Members of the congressional “supercommittee” tasked with identifying more than a trillion dollars in deficit reduction took to the Sunday morning news shows to vent their differences as a deadline to reach compromise was periously close. According to Massachusetts senator John Kerry, the two sides could still reach a deal before Monday evening.
Kerry, a top Democrat, told NBC’s Meet the Press that Republicans had made “the calculation politically” to block a comprehensive deficit reduction effort “to wait until next year and just write their own deal.”
Republicans are expected to claim control of the Senate in next year’s general election after they won back their majority in the House of Representatives last November.
He also lamented that Republicans weren’t “living up to the sacrifice” and “the level of commitment” shown by American soldiers who gave their lives in Afghanistan and Iraq. Just how he could see himself striking a deal with members of the other party, Kerry didn’t say.
The supercommittee was created as part of August’s bipartisan agreement to raise the nation’s legal debt limit. It will run out of time to identify at least $1.2 trillion in cuts to ten year budget projections next week. If it doesn’t reach agreement beforehand, defense and domestic programs could each be subject to hundreds of billions of dollars in automatic spending reductions, a prospect that’s terrified military officials and defense hawks in Congress.
This process, referred to as sequestration, could be avoided in the next Congress however as the autopilot cuts aren’t set to come into effect until 2013.

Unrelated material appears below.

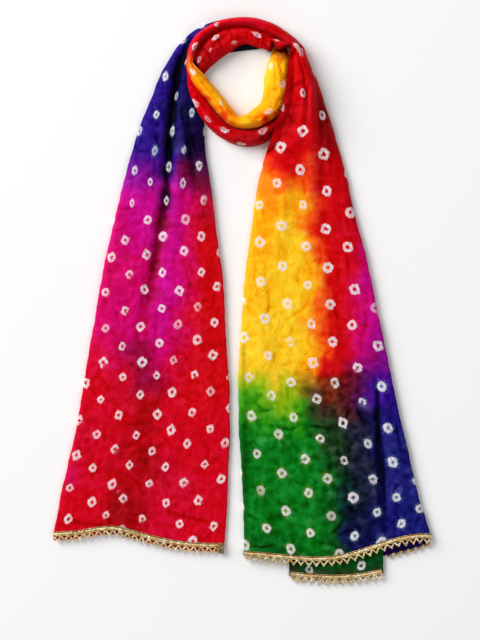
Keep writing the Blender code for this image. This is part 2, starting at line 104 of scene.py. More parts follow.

Entitlement and tax reform are the two most complicated and divisive issues for the twelve members of the committee. The six Democrats are resistant to reining in public pensions and health support programs for seniors and the poor while the six Republicans oppose tax increases.
The “sticking divide,” said Senator Patty Murray, a Democrat from Washington, on CNN’s State of the Union was Republicans’ insistance that tax cuts enacted during the Bush Administration stay in place. According to Murray, “the wealthiest of Americans, those who earn over $1 million a year,” have to share in the sacrifice. “There’s that line in the sand and there aren’t any Republicans willing to cross it,” she said.
Senator Rand Paul, a Tea Party Republican, argued that the rich were paying more than their fair share already. “The top 1 percent, the millionaires in our country, pay on average 29 percent of their income” in taxes, he said. “The average carpenter who makes $50,000 to $75,000 a year pays between 15 percent and 18 percent.” He also pointed out that the top half of income earners is responsible for practically all income tax revenue.
Nevertheless, Republicans were willing to see revenue increase through tax reform, said Jon Kyl, a conservative senator of Arizona, on Meet the Press. “That was a big breakthrough for Republicans.”
Tax reform would have seen deductions eliminated and loopholes closed which disproportionately benefit the wealthiest of Americans. “In doing so you could both reduce some of the rates and have enough revenue to actually apply it to deficit reduction.” Some $250 billion, in fact, according to Kyl but Kerry disputed that number.
Democrats “weren’t going to do anything without raising taxes” however said Kyl who insisted that entitlement programs should be reined in to balance the budget in the long term.
Senator Kerry insisted that Democrats had been willing to consider “huge, hard, tough, horrible reductions” to entitlements. “We put it out there.” California congressman Xavier Becerra similarly pushed back against claims that Democrats weren’t willing to tackle popular entitlement programs in order to forge a deficit deal. “Every plan that Democrats have put forward has included cuts to entitlement programs,” he told Fox News Sunday.
The increase in eligibility has been on the table. And depending on what’s in the package, it might have be or something that could be something that’s in the package.
Medicare, which finances health care for seniors, and Social Security, America’s public pension program, are projected to deplete their trust funds in 2024 and 2036 respectively.
Republicans have proposed to privatize Medicare for the next generation of retirees while several of the party’s presidential contenders are in favor of introducing private retirement savings accounts for citizens who do not want to depend on a government pension. Both plans have been criticized by Democrats however who want seniors to be able to count on the “bedrock” promises of these decade-old programs.